Tracie Dawn Williams, Love You Madly, 2016–22, video, color, sound, 12 minutes. From the Whitney Biennial 2022.

8
MICHAEL R. JACKSON, A STRANGE LOOP (LYCEUM THEATRE, NEW YORK, APRIL 26, 2022–JANUARY 15, 2023)

“Inner White Girl,” “Inwood Daddy,” “AIDS Is God’s Punishment.” In the titles of these songs, you get a sense of the improbability of A Strange Loop coming to Broadway. Told from the perspective of Usher—an usher at The Lion King who is a young Black gay playwright trying to write a musical—Jackson’s metamusical comes (with love) for Chitlin’ Circuit morality plays and the whiteness of the Great White Way alike. The result extends Stephen Sondheim’s radical reinventions of the musical-theater form. Having devoted almost two decades to making the work, Jackson emphatically answers yes to the question Usher asks in his opening song: “Can I really write this?”

Michael R. Jackson, A Strange Loop, 2019. Performance view, Lyceum Theatre, New York, April 5, 2022. Photo: Marc J. Franklin.

9
“AFRO-ATLANTIC HISTORIES” (NATIONAL GALLERY OF ART, WASHINGTON, DC; CURATED BY ADRIANO PEDROSA, AYRSON HERÁCLITO, HÉLIO MENEZES, LILIA MORITZ SCHWARCZ, AND TOMÁS TOLEDO)

As rare as it is for an exhibition to bring together works from across the Black Atlantic, it is more so for such an exhibition to travel from the Southern Atlantic to the US. (The two are not unrelated.) The collaboratively organized show’s most influential presentations underscored the importance of spiritual ceremony and everyday acts of refusal across the diaspora.

Co-organized by the Museum of Fine Arts, Houston, and the Museu de Arte de São Paulo in collaboration with the National Gallery of Art, Washington, DC; US tour curated by Kanitra Fletcher of the NGA, where the team also included Molly Donovan and Steven Nelson.

View of “Afro-Atlantic Histories,” 2022, National Gallery of Art, Washington, DC. Foreground: Flávio Cerqueira, Amnésia, 2015. Background, from left: Ben Enwonwu, Boy, ca. 1945; Zanele Muholi, Ntozakhe II, (Parktown), 2016. Photo: Robert Shelley.

10
“LOOPHOLE OF RETREAT: VENICE” (59TH VENICE BIENNALE; ORGANIZED BY RASHIDA BUMBRAY WITH TINA CAMPT AND SAIDIYA HARTMAN)

After Simone Leigh transformed the US pavilion at the Venice Biennale by adding thatched raffia to the facade of its white Jeffersonian columns, and after she made the sculptures that both began and ended the main exhibition’s magisterial parcours, she set out to create a refuge, a space for Black women to assemble.

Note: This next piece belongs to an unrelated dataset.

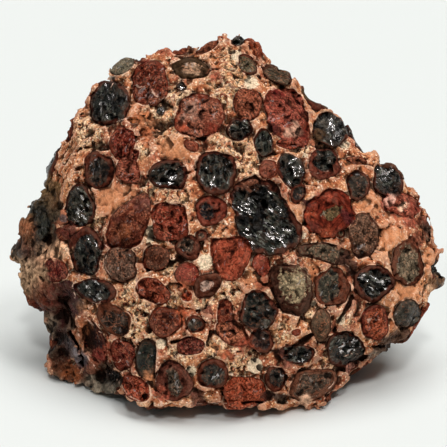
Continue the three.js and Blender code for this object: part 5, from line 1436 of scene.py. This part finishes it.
    # glint specks: pale and 0.9 metallic, so they reflect the lamps; their pale colour is also a painted highlight
    glint = m("ADD", m("ADD", u2, mul(m("SUBTRACT", cluster, 0.5), 0.20)), mul(sparkle, 0.34))
    glint = mul(ramp(glint, 0.98, 1.0), facet, inside, core_m)
    glint = m("MULTIPLY", glint, 1.0, clamp=True)
    core = mix(glint, core, (0.620, 0.760, 0.860))
    ball = mix(core_m, rim, core)
    # painted shade on the inner side of the groove: darker rim colour just inside the outline
    ball = mix(mul(ramp(out_mm, -0.55, -0.10), ramp(g.noise(P, 3.4, 3.0, 0.6), 0.40, 0.62), 0.40), ball, shade(rim_c, 0.35))
    stain = mul(ramp(n_mid, 0.58, 0.72), ramp(out_mm, -1.6, -0.2), m("SUBTRACT", 1.0, mul(gloss, 0.6)))
    ball = mix(mul(stain, core_m, 0.30), ball, (0.280, 0.095, 0.046))

    # ---- a painted highlight on the clay along its outline, and painted shade in the groove between them
    patchy = g.noise(P, 3.0, 3.0, 0.6)
    # painted highlight: a pale band of clay just outside the outline
    lip_highlight = mul(ramp(out_mm, 0.02, 0.10), ramp(out_mm, 0.42, 0.22), ramp(patchy, 0.42, 0.56))
    clay = mix(mul(lip_highlight, 0.85), clay, mix(n_small, (0.560, 0.300, 0.190), (0.780, 0.600, 0.460)))
    # painted shadow on the clay next to the pisolith
    shadowed = mul(ramp(out_mm, 0.9, 0.1), ramp(patchy, 0.50, 0.38))
    clay = mix(mul(shadowed, 0.45), clay, (0.130, 0.040, 0.020))
    ball = mix(1.0, ball, (1.10, 0.93, 0.86), "MULTIPLY")
    colour = mix(inside, clay, ball)
    # painted shade: a near-black band over the groove at the outline
    groove_shade = mul(ramp(out_mm, -0.30, -0.05), ramp(out_mm, 0.22, 0.02), ramp(g.noise(P, 2.7, 3.0, 0.6), 0.42, 0.62))
    colour = mix(mul(groove_shade, m("MULTIPLY_ADD", gloss, 0.30, 0.30)), colour, (0.024, 0.008, 0.005))

    # ---- stains and broken edges, painted shade at the lower left, and the thin pale seams with painted highlights along the lower edge
    # stains, and painted shade in the recess and cavity at the lower left
    stain_and_shade_m = mul(ramp(m("ADD", tinted, mul(m("SUBTRACT", n_mid, 0.5), 0.9)), 0.12, 0.62), 0.94)
    tint_shine = g.attr("tint_shine", "Fac")
    stain_and_shade_c = shade(tint_c, mul(ramp(n_small, 0.32, 0.68, 0.45, 1.50), ramp(n_mid, 0.36, 0.64, 0.55, 1.40)))
    stain_and_shade_c = mix(mul(ramp(t2, 0.90, 0.92), m("SUBTRACT", 0.5, mul(tint_shine, 0.4))), stain_and_shade_c, g.vec("ADD", tint_c, (0.200, 0.130, 0.085)))
    colour = mix(stain_and_shade_m, colour, stain_and_shade_c)
    # pale seams, and painted highlight along the lower edge of the main face
    vein_and_edge_highlight = mul(ramp(m("ADD", vein_and_highlight_far, mul(m("SUBTRACT", n_small, 0.5), 1.8)), 1.05, 0.35), ramp(n_mid, 0.40, 0.54))
    colour = mix(mul(vein_and_edge_highlight, 0.85), colour, mix(n_fine, (0.560, 0.330, 0.240), (0.850, 0.680, 0.560)))

    # ---- weathered skin, painted shade in grooves and deep hollows, painted highlight on ridges and edges
    pat = ramp(m("ADD", patina_z, mul(m("SUBTRACT", n_big, 0.5), 1.1)), 0.25, 0.70)
    skin = mix(ramp(n_mid, 0.42, 0.60), (0.016, 0.010, 0.007), (0.105, 0.038, 0.018))
    skin = mix(ramp(n_small, 0.60, 0.70), skin, (0.150, 0.088, 0.050))
    colour = mix(mul(pat, m("SUBTRACT", 0.86, mul(stain_and_shade_m, 0.80))), colour, skin)
    # painted shade in grooves and painted highlight on ridges, by how far each vertex stands out
    colour = shade(colour, mul(ramp(m("ADD", proud, mul(m("SUBTRACT", n_small, 0.5), 0.4)), -0.60, 0.0, 0.20, 1.0), ramp(proud, 0.0, 0.6, 1.0, 1.22)))
    colour = mix(1.0, colour, (1.18, 1.06, 0.99), "MULTIPLY")
    # painted highlight: pale colour on ridges and edges that stand out
    edge = mul(ramp(proud, 0.22, 0.70), m("SUBTRACT", 1.0, mul(inside, 0.85)), m("SUBTRACT", 1.0, mul(stain_and_shade_m, 0.95)))
    colour = mix(mul(edge, 0.35), colour, (0.640, 0.420, 0.290))
    # painted shade: near black where the surface is sunk more than 0.7 mm below the plain shape, in cracks and hollows
    deep = ramp(level, -0.7, -1.5)
    colour = mix(mul(deep, 0.80), colour, (0.012, 0.005, 0.003))

    # ---- gloss and bump
    shine = mul(inside, gloss, mixf(core_m, 0.30, 1.0), m("SUBTRACT", 1.0, mul(pat, 0.5)))
    shine = m("MAXIMUM", shine, mul(stain_and_shade_m, tint_shine, 0.85))
    rough = mixf(shine, 0.80, 0.14)
    rough = m("ADD", rough, mul(m("SUBTRACT", n_fine, 0.5), 0.25), clamp=True)

    def tilted(cells, vector, keep):
        c = g.vec("SUBTRACT", cells.outputs["Color"], (0.5, 0.5, 0.5))
        return mul(g.vec("DOT_PRODUCT", g.vec("SUBTRACT", vector, cells.outputs["Position"]), c, out=1), keep)

    glassy = mul(facet, inside, core_m)
    soft = m("SUBTRACT", 1.0, mul(glassy, 0.85), clamp=True)
    crystal = m("ADD", tilted(shells, glass_p, 1.5), tilted(splinters, glass_p, 1.2))
    crystal = m("ADD", crystal, tilted(g.cells(P, 1.5), P, 0.8))
    height = mul(crystal, glassy)
    height = m("ADD", height, mul(n_small, soft, m("ADD", 0.00024, mul(grain, inside, 0.00020))))
    height = m("ADD", height, mul(n_fine, soft, 0.00014))
    height = m("ADD", height, mul(g.m("MINIMUM", gap, 0.16), soft, m("ADD", mul(lively, m("SUBTRACT", 1.0, inside), 0.0007), mul(grain, inside, 0.0010))))
    bump = g.new("Bump")
    bump.inputs["Strength"].default_value = 1.0
    bump.inputs["Distance"].default_value = 1.0
    g.put(bump.inputs["Height"], height)

    bsdf = g.new("BsdfPrincipled")
    g.put(bsdf.inputs["Base Color"], colour)
    g.put(bsdf.inputs["Roughness"], rough)
    g.put(bsdf.inputs["Normal"], bump.outputs[0])
    g.put(bsdf.inputs["Metallic"], mul(glint, 0.9))
    bsdf.inputs["IOR"].default_value = ior
    end = g.new("OutputMaterial")
    g.put(end.inputs[0], bsdf.outputs[0])
    return g.mat


# The clay and the dull pisoliths reflect little; the glossy cores are the same stuff with a harder shine.
me.materials.append(stone_material("bauxite_clay", 1.08))
me.materials.append(stone_material("bauxite_glossy", 1.22))
glossy = (look[:, GLOSS] > 0.5) & (core3.reshape(-1, 3).mean(1) < 0) & (r3.reshape(-1, 3).mean(1) < 1)
me.polygons.foreach_set("material_index", glossy.astype(np.int32))




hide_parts("bauxite")
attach(stone, "root")


# ---- floor, light, camera ---------------------------------------------------------------------------------------
floor_me = mesh_of("floor", np.array([[-6, -6, 0], [6, -6, 0], [6, 6, 0], [-6, 6, 0]], float), np.array([[0, 1, 2, 3]]))
floor = bpy.data.objects.new("floor", floor_me)
bpy.context.scene.collection.objects.link(floor)
fm = bpy.data.materials.new("pale_paper")
fm.use_nodes = True
fb = fm.node_tree.nodes["Principled BSDF"]
fb.inputs["Base Color"].default_value = (0.76, 0.785, 0.76, 1)
fb.inputs["Roughness"].default_value = 0.9
floor_me.materials.append(fm)

world = bpy.data.worlds.new("studio")
bpy.context.scene.world = world
world.use_nodes = True
wt = world.node_tree
back = wt.nodes["Background"]
up = wt.nodes.new("ShaderNodeSeparateXYZ")
wt.links.new(wt.nodes.new("ShaderNodeTexCoord").outputs["Generated"], up.inputs[0])
fade = wt.nodes.new("ShaderNodeValToRGB")
fade.color_ramp.elements[0].position = 0.07
fade.color_ramp.elements[0].color = (0.30, 0.31, 0.30, 1)
fade.color_ramp.elements[1].position = 0.22
fade.color_ramp.elements[1].color = (0.09, 0.09, 0.09, 1)
wt.links.new(up.outputs[2], fade.inputs[0])
wt.links.new(fade.outputs[0], back.inputs[0])


def sun(name, toward, width, factor, colour=(1, 1, 1)):
    """Even light from one direction: the way to it, its angular width in degrees, and the light it gives a face turned to it."""
    li = bpy.data.lights.new(name, "SUN")
    li.angle = math.radians(width)
    li.energy = factor * math.pi
    li.color = colour
    o = bpy.data.objects.new(name, li)
    bpy.context.scene.collection.objects.link(o)
    way = Vector(toward).normalized()
    o.location = way * 0.8
    o.rotation_mode = "QUATERNION"
    o.rotation_quaternion = (-way).to_track_quat("-Z", "Y")
    return o


sun("overhead", (0.12, 0.08, 1.0), 44, 0.64)
sun("lamp_right", (0.45, -0.38, 1.0), 12, 0.23)
sun("lamp_left", (-0.75, -0.85, 1.10), 6, 0.05)
sun("flash", (0.05, -1.0, 1.40), 8, 0.28)

cam = bpy.data.cameras.new("camera")
cam.sensor_width = 36
cam.lens = APEX / (MID * PX) * 18
cam.clip_start, cam.clip_end = 0.01, 20
cam_o = bpy.data.objects.new("camera", cam)
bpy.context.scene.collection.objects.link(cam_o)
centre = Vector((CENTRE_X, CENTRE_Y, CENTRE_Z - 0.25)) * 0.001
Wv, Vv = Vector(W_AXIS), Vector(V_AXIS)
rot = Matrix(((1, 0, 0), (Vv.x, Vv.y, Vv.z), (Wv.x, Wv.y, Wv.z))).transposed()
cam_o.matrix_world = Matrix.Translation(centre + Wv * APEX * 0.001) @ rot.to_4x4()
bpy.context.scene.camera = cam_o
bpy.context.scene.view_settings.view_transform = "Standard"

And assemble they did. Over the three-plus days of this symposium, dozens of artists working across genres were offered carte blanche to share their ideas. Capping off the celebrations, Lorraine O’Grady proclaimed, “We are no longer afraid of being lonely. . . . This movement is unstoppable.”

Lorraine O’Grady speaking at Simone Leigh’s “Loophole of Retreat: Venice,” Fondazione Giorgio Cini, Venice, October 9, 2022. Photo: Claudia Rossini.